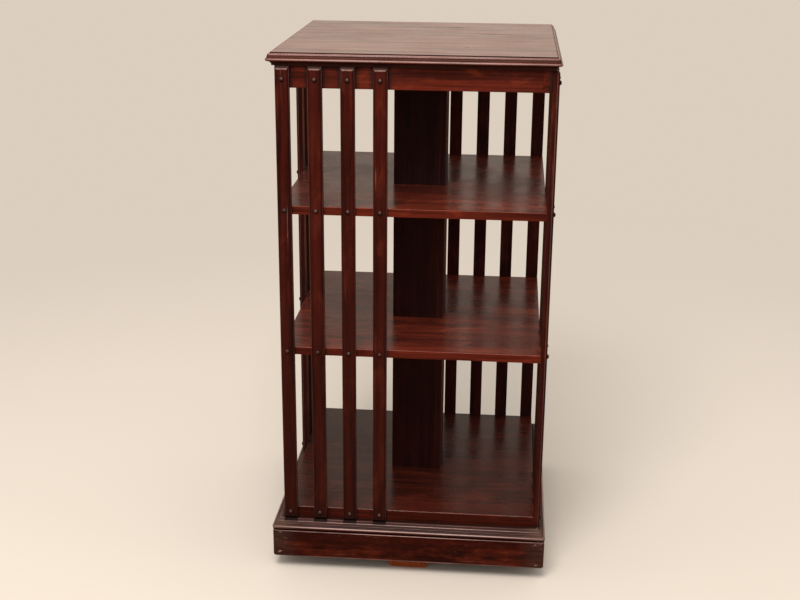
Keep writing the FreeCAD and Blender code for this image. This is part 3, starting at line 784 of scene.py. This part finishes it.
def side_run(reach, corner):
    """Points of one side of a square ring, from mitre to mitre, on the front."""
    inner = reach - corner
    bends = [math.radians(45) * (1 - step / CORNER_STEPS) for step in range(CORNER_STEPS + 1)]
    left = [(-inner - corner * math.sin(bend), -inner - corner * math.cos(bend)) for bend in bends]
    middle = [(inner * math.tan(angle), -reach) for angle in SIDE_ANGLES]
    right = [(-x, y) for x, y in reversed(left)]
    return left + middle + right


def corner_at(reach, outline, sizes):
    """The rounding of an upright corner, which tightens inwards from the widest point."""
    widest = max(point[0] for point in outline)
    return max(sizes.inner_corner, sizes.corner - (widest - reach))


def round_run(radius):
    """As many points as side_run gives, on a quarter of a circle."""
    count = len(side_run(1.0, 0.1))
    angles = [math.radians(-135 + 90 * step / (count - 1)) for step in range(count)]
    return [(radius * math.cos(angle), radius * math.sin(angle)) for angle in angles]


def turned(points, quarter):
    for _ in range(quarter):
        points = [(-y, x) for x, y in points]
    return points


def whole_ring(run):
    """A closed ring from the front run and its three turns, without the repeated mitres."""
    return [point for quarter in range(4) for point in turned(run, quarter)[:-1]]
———
Starting at the top of the data above, repeat every line exactly until the line containing "return [(radius *" has been given, then stop.

*TASK ANSWER:*
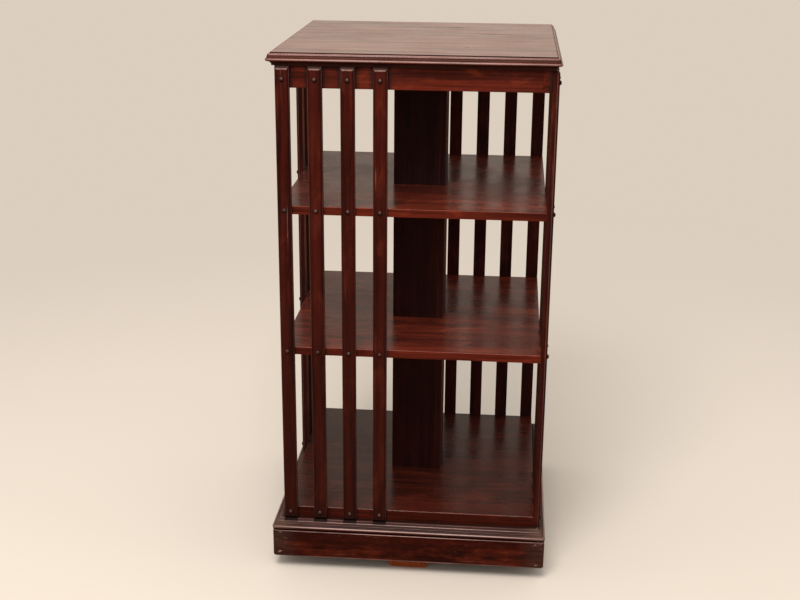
Keep writing the FreeCAD and Blender code for this image. This is part 3, starting at line 784 of scene.py. This part finishes it.
def side_run(reach, corner):
    """Points of one side of a square ring, from mitre to mitre, on the front."""
    inner = reach - corner
    bends = [math.radians(45) * (1 - step / CORNER_STEPS) for step in range(CORNER_STEPS + 1)]
    left = [(-inner - corner * math.sin(bend), -inner - corner * math.cos(bend)) for bend in bends]
    middle = [(inner * math.tan(angle), -reach) for angle in SIDE_ANGLES]
    right = [(-x, y) for x, y in reversed(left)]
    return left + middle + right


def corner_at(reach, outline, sizes):
    """The rounding of an upright corner, which tightens inwards from the widest point."""
    widest = max(point[0] for point in outline)
    return max(sizes.inner_corner, sizes.corner - (widest - reach))


def round_run(radius):
    """As many points as side_run gives, on a quarter of a circle."""
    count = len(side_run(1.0, 0.1))
    angles = [math.radians(-135 + 90 * step / (count - 1)) for step in range(count)]
    return [(radius * math.cos(angle), radius * math.sin(angle)) for angle in angles]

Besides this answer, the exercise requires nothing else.